Un programme intitulé « Dolce Vita », des instrumentistes vêtus de noir et rouge pour rendre hommage à leur chef d'orchestre, des roses qui jonchent les pupitres… C'est avec un concert à l’italienne qu'Enrique Mazzola a fait ses adieux à l'Orchestre national d'Île-de-France (ONDIF) dont il était le directeur musical et le chef principal depuis plus de sept ans.
Le Prélude symphonique de Puccini ouvre le concert et donne immédiatement le ton. Mazzola connaît bien son orchestre et fait varier nuances et intensités d'une main de maître. Dans les envolées lyriques, les pupitres de cordes ne font qu'un, tandis que les cuivres dominent peu à peu les strates de l'orchestre. Malgré quelques imprécisions dans les pizzicati, la cohésion de la masse orchestrale rend justice à cette œuvre de jeunesse, écrite par le compositeur alors qu'il n'était encore qu'un jeune étudiant au Conservatoire de Milan.
La partie centrale de la soirée est consacrée à Rachmaninov et sa Rhapsodie sur un thème de Paganini, interprétée par Alexander Gavrylyuk. C'est avec beaucoup d'humour et de sagacité que le pianiste ukrainien s'empare de la partition, faisant ressortir le caractère ironique de ces variations sur le thème italien. L'écoute entre le chef d'orchestre et Gavrylyuk permet de mettre en valeur le dialogue entre les différents pupitres de l'orchestre et le piano. On peut néanmoins regretter que l'interprétation ne fasse pas pleinement ressortir la double structure de la pièce. Cette Rhapsodie est en effet organisée implicitement selon les principes du concerto, en trois grandes sections qui regroupent des variations au tempo vif, d'autres au tempo lent, avant les dernières variations qui constituent une sorte de finale en apothéose. Les variations de tempo ne sont pas toujours perceptibles, ce qui rend difficile d'approche cette double lecture de la pièce de Rachmaninov. Le toucher toujours agile d'Alexander Gavrylyuk fait cependant oublier ce travers et permet de se délecter du jeu toujours mouvant des équilibres de timbres au sein des variations.

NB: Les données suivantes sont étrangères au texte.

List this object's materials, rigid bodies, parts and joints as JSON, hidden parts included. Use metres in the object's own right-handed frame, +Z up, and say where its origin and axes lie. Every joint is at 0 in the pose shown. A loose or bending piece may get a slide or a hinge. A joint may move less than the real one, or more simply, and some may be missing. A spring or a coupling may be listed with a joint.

Pour la deuxième partie du concert, c'est sans partition qu'Enrique Mazzola dirige Les Fontaines de Rome et Les Pins de Rome, les deux pièces « romaines » de Respighi. Il ne s'agit pas tant d'une ultime démonstration de maestria de la part du chef que d'un hommage au caractère profondément pictural de cette musique, où l'auditeur déambule de la fontaine du Val Julia à celle de la Villa Médicis, de la Villa Borghèse à la Voie Appienne. La direction très précise d'Enrique Mazzola met en valeur l'ample palette de couleurs orchestrales : les interventions du célesta, du glockenspiel, de la crécelle, de l'orgue ou encore des cloches s'ajoutent par petites touches successives. Dans Les Fontaines, les langoureux trémolos des cordes suggèrent la fluidité du tableau ; dans Les Pins, les cors imitent les klaxons des voitures, évoquant toute l'âpreté d'un paysage urbain. Tous les contrastes de nuances et de caractères sont rendus avec justesse. C'est paradoxalement le jeu très à la française de la phalange qui fait ressortir la subtilité des alliances de timbres, notamment dans les solos des bois. Seul l'enregistrement du chant du rossignol utilisé à la fin du troisième mouvement des Pins peut concurrencer les gazouillis virtuoses de la flûte ou la suavité des solos de clarinette.
Mazzola ménage cependant ses effets. L'effectif orchestral est tel que si les intensités ne sont pas réglées avec parcimonie, l'auditeur arrive rapidement à saturation et le finale perd toute sa splendeur. Le chef connaît littéralement la partition par cœur et ne tombe pas dans ce travers. La marche finale des « Pins de la voie Appienne » est un aboutissement jubilatoire où les percussionnistes se distinguent particulièrement. Les cors et les trompettes, répartis dans la salle de la Philharmonie, donnent de l'ampleur à cette procession des Césars. C'est la phalange de l'ONDIF qui défile en triomphe dans ce finale du deuxième tableau.
Enrique Mazzola peine à quitter scène à la fin de ce concert. Ovationné, le chef est rappelé à de nombreuses reprises par le public, mais également par les instrumentistes de l'ONDIF qui rendent ainsi hommage à sept années de dolce vita.